New York magazine isn’t the only publication taking notice of the drastic changes brought on by the end of the fish market and the new residences popping up every day. Frommer’s Budget Travel proclaimed that “the departure of the Fulton Fish Market is leading to a quick gentrification of the area” as it described the arrival of Hampton Inn’s new Seaport hotel.

And it didn’t hurt when The New York Times wrote about Thomas Jefferson’s dinner with Alexander Hamilton and James Madison at his rented Maiden Lane home in the summer of 1790 in a recent Week in Review article.

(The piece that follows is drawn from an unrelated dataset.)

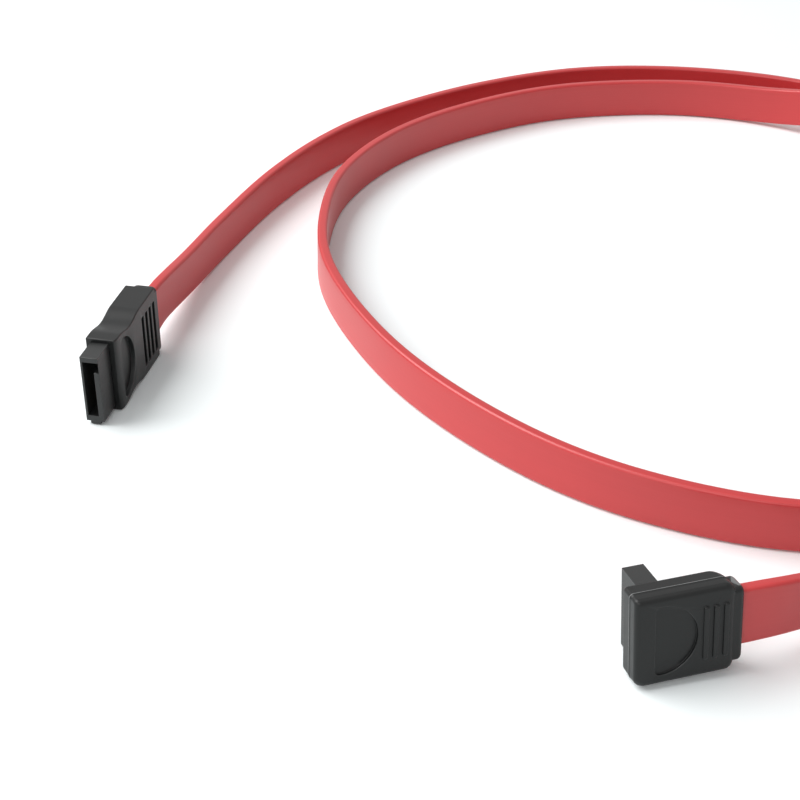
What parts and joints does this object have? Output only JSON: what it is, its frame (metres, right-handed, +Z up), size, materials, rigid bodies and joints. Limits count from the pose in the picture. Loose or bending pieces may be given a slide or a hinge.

But the clincher was definitely the Wall Street Journal’s reports of a “Wall Street Renaissance” with the expected landing of Hermès, BMW and Tiffany & Co. on Wall Street, settling in right alongside Naomi Campbell, Bruce Willis and Harvey Weinstein, owners of luxurious spaces at 55 Wall St.’s new Cipriani Club Residences.

Out of curiosity, I took my dog for a walk down Wall St. on Sunday night to check out Naomi’s new digs. At the corner of Wall and William, right by the 2/3 subway stop where hordes of people arrive for work everyday, the 55 Wall St. building, a fortress with about a dozen mammoth columns, was quiet; a couple of fancy cars sat out front, but no Naomi. But there was life on the street. At the corner, several people carrying groceries from the nearby 24-hour grocery store, Jubilee, hurried past me, a young woman pedaled on a leisurely bike ride, and a young man strolled on, chatting on his cell phone. A few blocks away, the outdoor seating available on Stone St.’s cobbled path was packed with restaurant-goers. Packed? On a Sunday night?

Perhaps they had read New York magazine, which listed the Stone St. restaurants as being among the city’s “perfect places for outdoor eating” in last week’s issue.

My boyfriend certainly had. “We can’t move,” he said, as I pored over Craigslist’s newest list of no-fee apartments further Uptown. “Our neighborhood is up and coming.”

Looks like I’ll be around to find out if the neighborhood ever gets there.

Jean Marie Hackett is a freelance writer living in the Financial District.